Despite the reported decline in female farmers, there is some encouraging news on the USDA census. The number of women that worked off of the farm also dropped two percent to 57%. This data possibly indicates that these females have been able to make their farming operation so successful, that they did not need to pursue other employment.
Another encouraging piece of data is that the number of female farmers that had access to the internet at their home jumped from 55% to 70%! This jump means that these farmers have access to more information, support and resources that they did not have before.
However, even despite the data, many females admit that agriculture is a tough industry to be in. It is not uncommon to hear stories of a woman’s role in agriculture being downplayed. Although this is not always the case, we often her stories where people refuse to deal with women on the business aspects, or erroneously believe that they are physically incapable of doing “real” farm or ranch work. With all of these factors against farmers and ranchers, it is vital to understand, and overcome, the challenges that are causing people to leave the agricultural industry.
In order to combat these notions, I have reached out to some successful women in agriculture, that all work in very different locations with very different business models. These women have proven time and again to be pillars of their local agricultural community, and have sage advice for new or struggling female farmers and ranchers.
Can you describe your agricultural experience? “I don’t do what I pictured myself doing at all with my life. I live in my old hometown where my husband and I help my parents with their small Hereford cattle operation. I have a diverse small farm that is my passion. I have about 20 dairy goats, a handful of beef cattle, pigs, chickens, and a large garden. I sell my products locally and use the farm to educate children. I’m also a deputy livestock inspector. I have a home-based embroidery business that specializes in customizing apparel for farms, ranches and rodeos. I’m a 4-H leader, Girl Scout Leader and Cub Scout Leader. Homeschool mom. I’m our local CowBelles Vice President and New Mexico CowBelles President Elect. I wear a lot of hats.”
What do you feel that women bring to the table when it comes to agriculture? “I feel the most important thing we bring to the table in ag is our voice. Everyone from politicians to consumers tend to trust women in agriculture. I think they are more willing to listen to us than our male counterparts at times and we can utilize that to educate and influence consumer decision making and policy. In a world where we are constantly bombarded as an industry with misinformation it’s more important than ever that we use our voices to help our industry.”
What is your best tip, or piece of advice for women in agriculture? “I don’t take no for an answer and question everything. I came back to my hometown after completing multiple degrees and traveling the country and the world for work. The attitude of “that’s the way we’ve always done it” is paralyzing for our industry. We need women who ask the hard questions and are persistent in improving the industry to move forward. It’s a hard job and not always pleasant but we owe it to our kid’s future in agriculture. Don’t let people frustrate you with what I call the “little lady” treatment. Be strong, confident, educated and informed and stick to your guns!”

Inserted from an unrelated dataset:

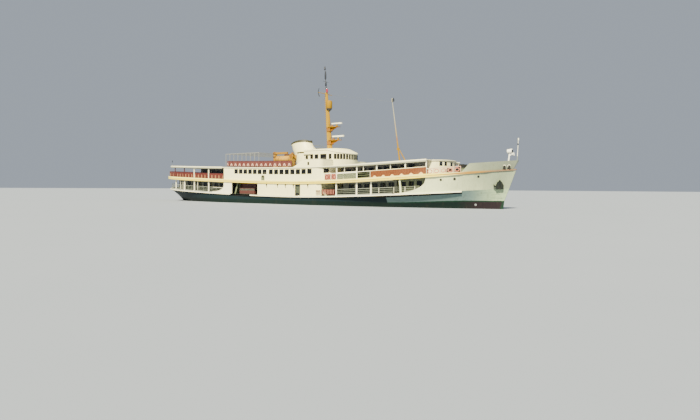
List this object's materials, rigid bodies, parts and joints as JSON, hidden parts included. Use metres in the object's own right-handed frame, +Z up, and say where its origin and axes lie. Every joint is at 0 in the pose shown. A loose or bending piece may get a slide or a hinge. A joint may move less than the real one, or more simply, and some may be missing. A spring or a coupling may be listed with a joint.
{
  "type": "1:2 scale model of a twin-screw passenger ferry",
  "caption": "Passenger ferry with a long low hull, open promenades, rounded wheelhouse, raked funnel and tall yellow mast, as a half-size model.",
  "frame": {"origin": "amidships on the centreline, at the still waterline", "axes": "+X forward to the bow, +Y to port, +Z up"},
  "size_m": [36.6527, 6.73, 13.22],
  "materials": {
    "hull_paint": "satin marine paint, black with red-brown below the water",
    "white_paint": "gloss marine paint over plate, weathered",
    "cream_moulding": "gloss paint, yellow cream with a brown line",
    "deck": "scrubbed planking",
    "red_rail": "faded red gloss paint",
    "grey_paint": "satin grey paint",
    "yellow_paint": "gloss yellow paint",
    "orange_boat": "moulded glass-fibre",
    "dark_steel": "black bitumen paint",
    "bronze": "cast propeller bronze",
    "antifouling": "matt antifouling"
  },
  "bodies": {
    "ship": {"hull": "hull_paint", "belting": "white_paint", "fore_shell": "white_paint", "upper_deck": "deck", "upper_deck_moulding": "cream_moulding", "bow_bulwark": "white_paint", "roof_deck": "white_paint", "lower_saloon_aft": "white_paint", "lower_house_mid": "white_paint", "lower_saloon_fore": "white_paint", "upper_saloon_aft": "white_paint", "upper_saloon_mid": "white_paint", "upper_saloon_fore": "white_paint", "main_frame_aft": "white_paint", "upper_frame_aft": "red_rail", "boat_deck_rail": "red_rail", "awning_frame": "grey_paint", "wheelhouse": "white_paint", "wheelhouse_roof": "white_paint", "helm": "deck", "funnel": "white_paint", "main_mast": "yellow_paint", "fore_mast": "yellow_paint", "rescue_boat": "orange_boat", "boat_cradle": "yellow_paint", "windlass": "dark_steel", "hatch_coaming": "white_paint", "searchlight": "white_paint", "stair": "grey_paint", "main_frame_fore_stbd": "white_paint", "main_frame_fore_port": "white_paint", "upper_frame_fore_stbd": "red_rail", "upper_frame_fore_port": "red_rail", "bridge_wing_stbd": "white_paint", "bridge_wing_port": "white_paint", "anchor_stbd": "dark_steel", "anchor_port": "dark_steel"},
    "rudder": {"rudder": "antifouling"},
    "propeller_stbd": {"propeller_stbd": "bronze"},
    "propeller_port": {"propeller_port": "bronze"},
    "radar_lower": {"radar_lower": "white_paint"},
    "radar_upper": {"radar_upper": "white_paint"},
    "davit": {"davit": "yellow_paint"},
    "side_door_stbd": {"side_door_stbd": "grey_paint"},
    "side_door_port": {"side_door_port": "grey_paint"},
    "bridge_door_stbd": {"bridge_door_stbd": "white_paint"},
    "bridge_door_port": {"bridge_door_port": "white_paint"},
    "gangway_gate_stbd": {"gangway_gate_stbd": "red_rail"},
    "gangway_gate_port": {"gangway_gate_port": "red_rail"},
    "hatch_lid": {"hatch_lid": "white_paint"}
  },
  "joints": [
    {"name": "rudder_turn", "type": "hinge", "parent": "ship", "child": "rudder", "pos_m": [-16, 0, -0.75], "axis": [0, 0, 1], "range_deg": [-35, 35]},
    {"name": "propeller_stbd_spin", "type": "hinge", "parent": "ship", "child": "propeller_stbd", "pos_m": [-14.95, -1.15, -1.075], "axis": [1, 0, 0], "continuous": true},
    {"name": "propeller_port_spin", "type": "hinge", "parent": "ship", "child": "propeller_port", "pos_m": [-14.95, 1.15, -1.075], "axis": [1, 0, 0], "continuous": true},
    {"name": "radar_lower_spin", "type": "hinge", "parent": "ship", "child": "radar_lower", "pos_m": [3.225, 0, 5.5], "axis": [0, 0, 1], "continuous": true},
    {"name": "radar_upper_spin", "type": "hinge", "parent": "ship", "child": "radar_upper", "pos_m": [3.075, 0, 6.6], "axis": [0, 0, 1], "continuous": true},
    {"name": "davit_slew", "type": "hinge", "parent": "ship", "child": "davit", "pos_m": [-1.75, -2.35, 3.5], "axis": [0, 0, 1], "range_deg": [-120, 15]},
    {"name": "bridge_door_stbd_swing", "type": "hinge", "parent": "ship", "child": "bridge_door_stbd", "pos_m": [1.135, -1.775, 3.5], "axis": [0, 0, 1], "range_deg": [-110, 0]},
    {"name": "bridge_door_port_swing", "type": "hinge", "parent": "ship", "child": "bridge_door_port", "pos_m": [1.135, 1.775, 3.5], "axis": [0, 0, 1], "range_deg": [0, 110]},
    {"name": "gangway_gate_stbd_swing", "type": "hinge", "parent": "ship", "child": "gangway_gate_stbd", "pos_m": [4.1, -3.155, 1], "axis": [0, 0, 1], "range_deg": [0, 90]},
    {"name": "gangway_gate_port_swing", "type": "hinge", "parent": "ship", "child": "gangway_gate_port", "pos_m": [4.1, 3.155, 1], "axis": [0, 0, 1], "range_deg": [-90, 0]},
    {"name": "hatch_lid_swing", "type": "hinge", "parent": "ship", "child": "hatch_lid", "pos_m": [15.5, 0, 2.69427], "axis": [0, -1, 0], "range_deg": [0, 100]},
    {"name": "side_door_stbd_slide", "type": "slide", "parent": "ship", "child": "side_door_stbd", "axis": [-1, 0, 0], "range_m": [0, 0.56]},
    {"name": "side_door_port_slide", "type": "slide", "parent": "ship", "child": "side_door_port", "axis": [-1, 0, 0], "range_m": [0, 0.56]}
  ]
}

Ashley’s story brings to mind an important piece of the puzzle. Often, male farmers tend to focus solely on the work aspect of farming. However, as a mother, she, and many other females farmers, still have to fulfill that role too. This means that her passion for agriculture, and her role as a mother often collide. Although the specific data is not currently available, there is a great number of female leaders in many youth agricultural programs like 4-H and FFA. The knowledge to lead these programs often comes from their own experience in the field of agriculture. Aside from the education that they can provide, this is also a great encouragement to young aspiring children.
What do you feel that women bring to the table when it comes to agriculture? “Women are detailed oriented, which is something modern farms need in abundance. Whether it’s meeting government regulatory measures or passing audits, farms need people who are natural at keeping details. Most women are just naturally good at that.”
What is your best tip, or piece of advice for women in agriculture? ”My best tip is to take chances. I took some big ones starting my business and there have been a lot of mountains to climb, with lots of patience. Just keep going because if you put enough work into it, things will go your way eventually.”
Allison provides a unique perspective when it comes to agriculture. Not only does she run a successful show herd of Charolais, but she also runs a business focusing on agriculture safety, training and testing. She often reaches out to help aspiring youth in the show ring and with their own breeding programs. Additionally, she helps to combat misinformation portrayed on the internet about the various aspects of farming and ranching. She is proof that women can run successful ranches, and scientifically based businesses to help further agricultural education.
Racquel Rocky Lacey
What do you feel that women bring to the table when it comes to agriculture? “Woman bring so many wondrous things to being a rancher / farmer or any type of Ag because we tend to be focused on things that will make our lives better. We bring a maternal instinct to raising livestock and understand intently the Seasons that come along with Ag. Our lives our run on them in fact …. Breeding season and then of course the delivery season, Seasons of the year winter, spring, summer and fall. Planting and harvesting are our goals We love the simplicity of that but also the structure. We see our children learn from it as well.”
What is your best tip, or piece of advice for women in agriculture? “I’ve learned over the years that things change , they morph to a certain degree and you’ll need to be flexible. As much as there is a constant almost monotonous routine it is often derailed for many different reasons that we must be able to juggle and keep all the balls in the air so to speak. It’s long days & nights. There are moments of absolute bliss and serenity, but the other side of the coin is sadness and despair, that will also rear its ugly head from time to time. My advice is tackle on thing on your list at a time …..
Time management is your best ally. You’ll find a quiet sense of satisfaction when you’ve weathered your storms and survived. Plan your year, but also understand you’ll be making some decisions right in the moment.
Have Grace for yourself and also be sure to take care of yourself. After all we as woman are the hub in the wagon wheel that makes Ag turn. Be proud of that ladies. Hold onto your joys and let the sorrows teach the lessons they need to and then let them go.”
No matter what area of agriculture they may choose, it is undeniable that women play a pivotal role in the future of ag. Despite the setbacks and challenges that they may face, they are a force that offers many unique aspects to our industry. Through determination, strong will, and patience, we can not only raise the future generation of farmers, but run our farms with skill, grace, and success.